One of her attorneys, Gary Proctor, said his client does not deserve to spend the rest of her life in prison. During the trial, Proctor had described Clark as a “puppet master” who manipulated Yancey.
Proctor said the life sentence was “disproportionate and unfair” and said the agony of the Williams’ family will not be over until Clark receives what he believes should be a death sentence.
“It seems hard for me to believe that her involvement justifies a sentence of life in prison,” Proctor said.
But Deputy Dist. Atty. Rick King said Yancey was not “a person who did not know what was going on.” He also talked about the impact that such a case has on a “delicate” justice system.
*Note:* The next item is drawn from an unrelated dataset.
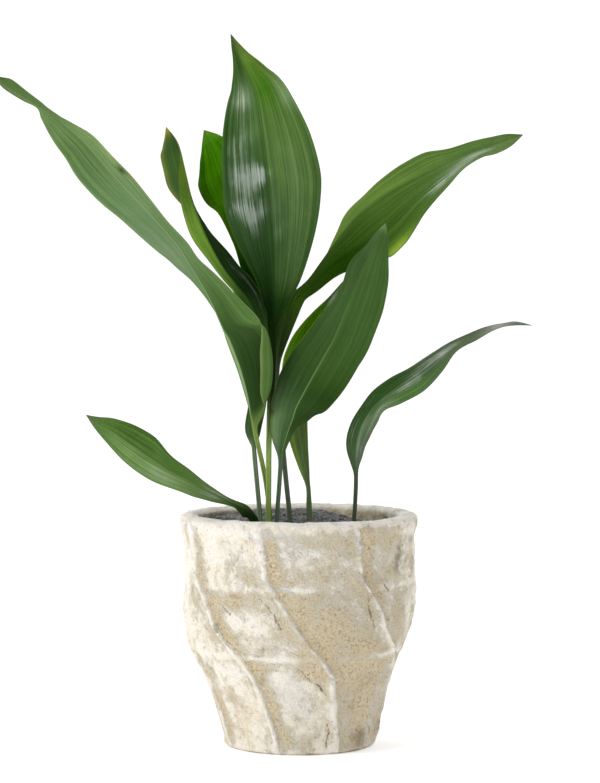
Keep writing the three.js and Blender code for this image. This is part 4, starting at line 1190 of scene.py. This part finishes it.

“We have a case where a young woman made a decision to . . . become a witness,” King said. “When we have a witness murdered, this delicate system falls apart.”
The fatal shooting that Williams testified to a grand jury about occurred during a robbery-murder in 1991 at the CompUSA store in Fountain Valley. Kathy Lee, a 49-year-old secretary from Garden Grove, was killed when she arrived to pick up her teenage son, an employee at the store.
Williams did not actually witness the shooting but had been with Clark about a month before the robbery when he cased the computer store, and she learned about Lee’s murder from Clark’s younger brother.
King said Williams decided to become involved because she did not want Lee’s family to have to endure the unanswered questions that her family had faced since the murder of Tina Williams, the second oldest of nine daughters.
Last May, Clark was convicted of double first-degree murder for masterminding the crimes resulting in the deaths of both women. But the jury was unable to decide if he should be executed and he is awaiting a new penalty phase trial.